Yes it seems to be. Do you know skyscraper101 how many of the manufacturers have adopted it yet?


----------



## skyscraper101 (Mar 20, 2014)

weltweit said:


> I think it has been talked about and I think perhaps the latest iPhones use it but I don't think all new smartphones are using it yet. I think, I don't know!
> 
> 
> Yes it seems to be. Do you know skyscraper101 how many of the manufacturers have adopted it yet?



Most of them, except Apple in my experience.


----------



## xenon (Mar 20, 2014)

I've got 5 different types of USB cable plugged into this machine, only one of them's for a phone. I'd just prefer longer battery life. Having a few spare cables isn't really a problem.


----------



## weltweit (Mar 20, 2014)

skyscraper101 said:


> Most of them, except Apple in my experience.


Oh.. I was just with someone who had a new iPhone and the charger connector looked to me like a mini usb...


----------



## skyscraper101 (Mar 20, 2014)

weltweit said:


> Oh.. I was just with someone who had a new iPhone and the charger connector looked to me like a mini usb...



No Apple dont do mini usb, but they may be forced to if the EU gets its way on this. The new iphones have a smaller input which does look more mini USB like than their other older big ones.


----------



## Fez909 (Mar 20, 2014)

I can't remember the last non-apple phone I saw that didn't have micro-usb.


----------



## weltweit (Mar 20, 2014)

It would make life simpler if all used the same cable.

My iPhone 4S's white charging cable is pretty pathetic, I am already on my second ..


----------



## skyscraper101 (Mar 20, 2014)

weltweit said:


> It would make life simpler if all used the same cable.
> 
> My iPhone 4S's white charging cable is pretty pathetic, I am already on my second ..
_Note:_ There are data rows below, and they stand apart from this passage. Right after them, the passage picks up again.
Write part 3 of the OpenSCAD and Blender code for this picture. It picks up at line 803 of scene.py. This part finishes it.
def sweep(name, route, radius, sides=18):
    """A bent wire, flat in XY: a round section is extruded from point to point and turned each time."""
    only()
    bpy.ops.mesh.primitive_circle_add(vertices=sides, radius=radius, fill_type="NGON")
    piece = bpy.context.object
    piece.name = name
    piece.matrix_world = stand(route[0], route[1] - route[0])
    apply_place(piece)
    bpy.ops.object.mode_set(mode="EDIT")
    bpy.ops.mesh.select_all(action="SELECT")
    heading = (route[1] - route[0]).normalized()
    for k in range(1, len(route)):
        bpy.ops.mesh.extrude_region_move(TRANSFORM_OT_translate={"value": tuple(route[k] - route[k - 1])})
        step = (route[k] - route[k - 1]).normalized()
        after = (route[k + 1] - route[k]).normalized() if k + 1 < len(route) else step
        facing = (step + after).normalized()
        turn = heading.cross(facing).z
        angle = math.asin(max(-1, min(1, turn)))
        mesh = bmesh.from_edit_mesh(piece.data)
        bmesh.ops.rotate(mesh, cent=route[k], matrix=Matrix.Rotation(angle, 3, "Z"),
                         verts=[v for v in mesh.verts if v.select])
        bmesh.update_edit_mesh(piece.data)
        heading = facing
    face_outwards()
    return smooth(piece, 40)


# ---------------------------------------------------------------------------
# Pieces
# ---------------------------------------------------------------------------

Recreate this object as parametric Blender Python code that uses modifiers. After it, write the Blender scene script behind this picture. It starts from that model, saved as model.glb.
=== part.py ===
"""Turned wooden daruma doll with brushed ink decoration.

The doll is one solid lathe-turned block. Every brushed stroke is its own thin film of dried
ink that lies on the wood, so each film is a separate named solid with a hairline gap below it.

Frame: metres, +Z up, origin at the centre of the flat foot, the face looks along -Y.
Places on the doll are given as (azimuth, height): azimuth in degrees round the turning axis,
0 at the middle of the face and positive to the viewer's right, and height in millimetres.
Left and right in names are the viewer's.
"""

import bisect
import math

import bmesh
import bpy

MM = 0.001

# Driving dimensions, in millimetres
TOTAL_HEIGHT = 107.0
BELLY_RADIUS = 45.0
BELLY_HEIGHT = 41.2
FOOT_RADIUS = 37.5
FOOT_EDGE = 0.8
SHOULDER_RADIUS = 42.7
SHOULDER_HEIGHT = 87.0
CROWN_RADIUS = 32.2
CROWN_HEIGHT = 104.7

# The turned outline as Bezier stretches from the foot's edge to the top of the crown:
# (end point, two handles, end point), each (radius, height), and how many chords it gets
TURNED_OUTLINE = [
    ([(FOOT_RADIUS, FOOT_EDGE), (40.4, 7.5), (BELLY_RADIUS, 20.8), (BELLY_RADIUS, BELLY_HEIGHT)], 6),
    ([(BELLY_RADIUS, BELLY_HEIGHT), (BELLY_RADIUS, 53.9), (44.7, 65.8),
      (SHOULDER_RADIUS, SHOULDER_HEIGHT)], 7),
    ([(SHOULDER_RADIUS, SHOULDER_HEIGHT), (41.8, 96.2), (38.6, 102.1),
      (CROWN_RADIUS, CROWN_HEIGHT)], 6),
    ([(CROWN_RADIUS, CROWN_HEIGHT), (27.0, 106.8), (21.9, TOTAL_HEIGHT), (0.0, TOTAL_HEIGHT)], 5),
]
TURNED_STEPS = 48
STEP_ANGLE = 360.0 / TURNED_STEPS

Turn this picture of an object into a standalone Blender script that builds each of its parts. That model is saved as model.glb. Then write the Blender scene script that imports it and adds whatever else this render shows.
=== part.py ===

Obviously it would be a lot better if Apple could just get with the standardisation of it all. 10 years ago, it was a lot worse, every phone manufacturer had a different type of connecting cable leading to tons of waste and incompatibility.


----------



## lizzieloo (Mar 20, 2014)

My nexus 7, Samsung phone and my husband's BlackBerry all have the same port.


----------



## beesonthewhatnow (Mar 20, 2014)

It's such a shit idea. Means we'll be stuck for years with whatever is deemed ok now, rather than whatever is best at the time.


----------



## xenon (Mar 20, 2014)

AT least the contemporary IPhone one can go in either way. USB4 is supposed to do that too but no phones have that.


----------



## xenon (Mar 20, 2014)

weltweit said:


> It would make life simpler if all used the same cable.
> 
> My iPhone 4S's white charging cable is pretty pathetic, I am already on my second ..



Just get a few off Ebay. You can get 3 for a fiver.


----------



## weltweit (Mar 21, 2014)

beesonthewhatnow said:


> It's such a shit idea. Means we'll be stuck for years with whatever is deemed ok now, rather than whatever is best at the time.


Ok Bees, you seem to be the only one on this thread so far saying it is a bad idea, can you expand on your reasons?

I see some benefit in the fact that we will all be able to charge more easily, have fewer cables around the place and probably cables that are cheaper also. Plus when we upgrade to a new phone we don't have to pay for a new charger cable because we will already have one.


----------



## weltweit (Mar 21, 2014)

xenon said:


> Just get a few off Ebay. You can get 3 for a fiver.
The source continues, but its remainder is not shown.